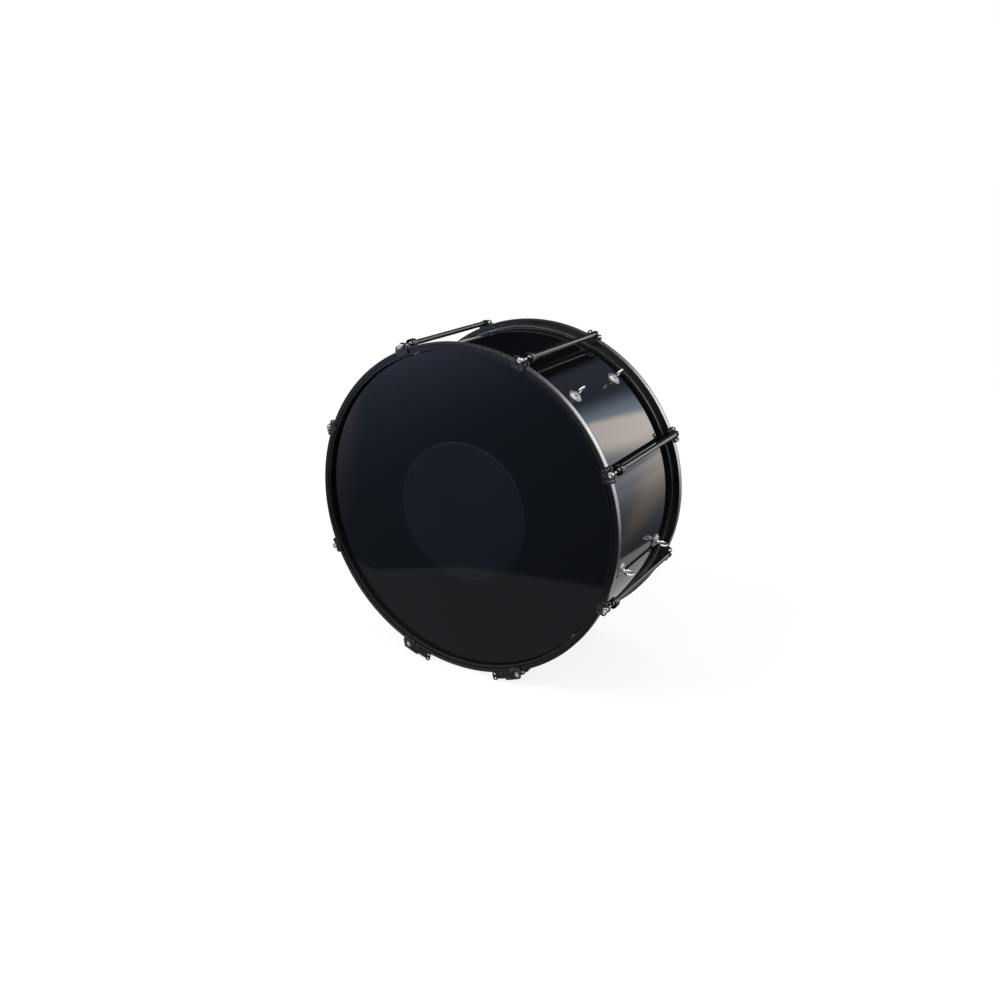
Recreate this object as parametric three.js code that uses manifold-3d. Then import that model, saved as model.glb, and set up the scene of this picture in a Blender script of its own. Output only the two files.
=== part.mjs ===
// A marching bass drum: a shell with two tensioned heads, held by two counter hoops and eight
// tension lines, with four eye screws for the carrier and two pairs of feet.
// Millimetres, +Z up. The drum's axis lies along Y and the front head faces -Y. The origin is on
// the floor, under the middle of the whole part.
import * as THREE from 'three';
import { mergeVertices } from 'three/addons/utils/BufferGeometryUtils.js';
import Module from 'manifold-3d';

const wasm = await Module();
wasm.setup();

// Clearances and cutting
const seatGap = 0.3;
const threadGap = 0.3;
const cutOverrun = 4;

// Facets
const ringSides = 48;
const tubeSides = 12;
const headSides = 10;
const discSides = 12;
const holeSides = 8;
const wireSides = 6;
const socketSides = 6;
const earBoreSteps = 5;
const earTopSteps = 2;
const loopSteps = 4;
const notchSteps = 4;
const sweepSteps = 2;

// Shell
const shellOuterRadius = 327;
const shellWall = 5;
const shellLength = 304.8;
const edgeRound = 1;
const edgeSlope = 4;

// Heads: the film lies over the shell's edge and runs down into the flesh hoop
const filmThickness = 0.5;
const collarLap = 8.7;
const patchRadius = 144;
const patchThickness = 0.5;

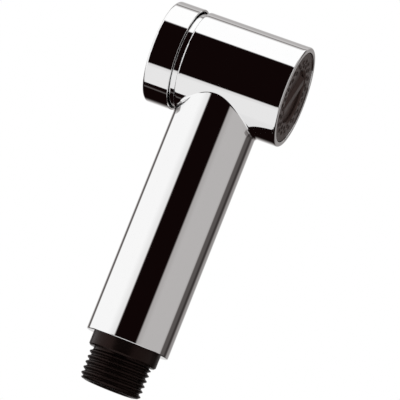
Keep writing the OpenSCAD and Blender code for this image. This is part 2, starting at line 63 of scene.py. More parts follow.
════════
» WORK TO COMPLETE: Your task is to output the full set of records exactly as presented.

» TASK SOLUTION:
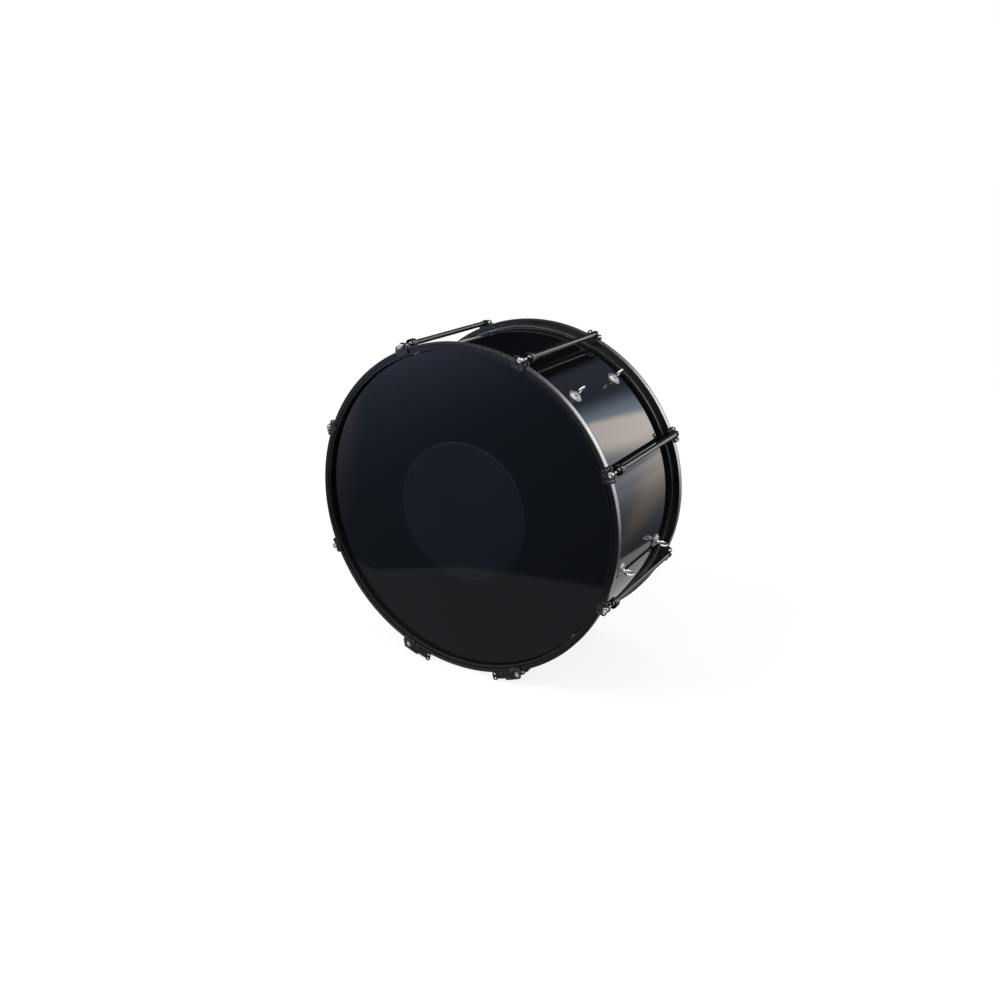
Recreate this object as parametric three.js code that uses manifold-3d. Then import that model, saved as model.glb, and set up the scene of this picture in a Blender script of its own. Output only the two files.
=== part.mjs ===
// A marching bass drum: a shell with two tensioned heads, held by two counter hoops and eight
// tension lines, with four eye screws for the carrier and two pairs of feet.
// Millimetres, +Z up. The drum's axis lies along Y and the front head faces -Y. The origin is on
// the floor, under the middle of the whole part.
import * as THREE from 'three';
import { mergeVertices } from 'three/addons/utils/BufferGeometryUtils.js';
import Module from 'manifold-3d';

const wasm = await Module();
wasm.setup();

// Clearances and cutting
const seatGap = 0.3;
const threadGap = 0.3;
const cutOverrun = 4;

// Facets
const ringSides = 48;
const tubeSides = 12;
const headSides = 10;
const discSides = 12;
const holeSides = 8;
const wireSides = 6;
const socketSides = 6;
const earBoreSteps = 5;
const earTopSteps = 2;
const loopSteps = 4;
const notchSteps = 4;
const sweepSteps = 2;

// Shell
const shellOuterRadius = 327;
const shellWall = 5;
const shellLength = 304.8;
const edgeRound = 1;
const edgeSlope = 4;

// Heads: the film lies over the shell's edge and runs down into the flesh hoop
const filmThickness = 0.5;
const collarLap = 8.7;
const patchRadius = 144;
const patchThickness = 0.5;

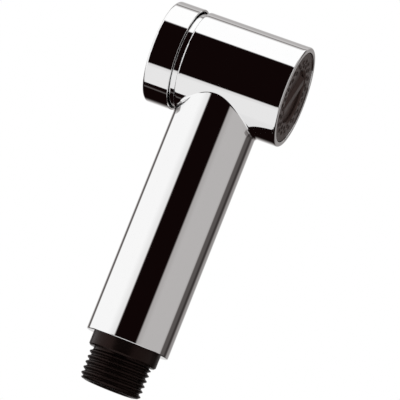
Keep writing the OpenSCAD and Blender code for this image. This is part 2, starting at line 63 of scene.py. More parts follow.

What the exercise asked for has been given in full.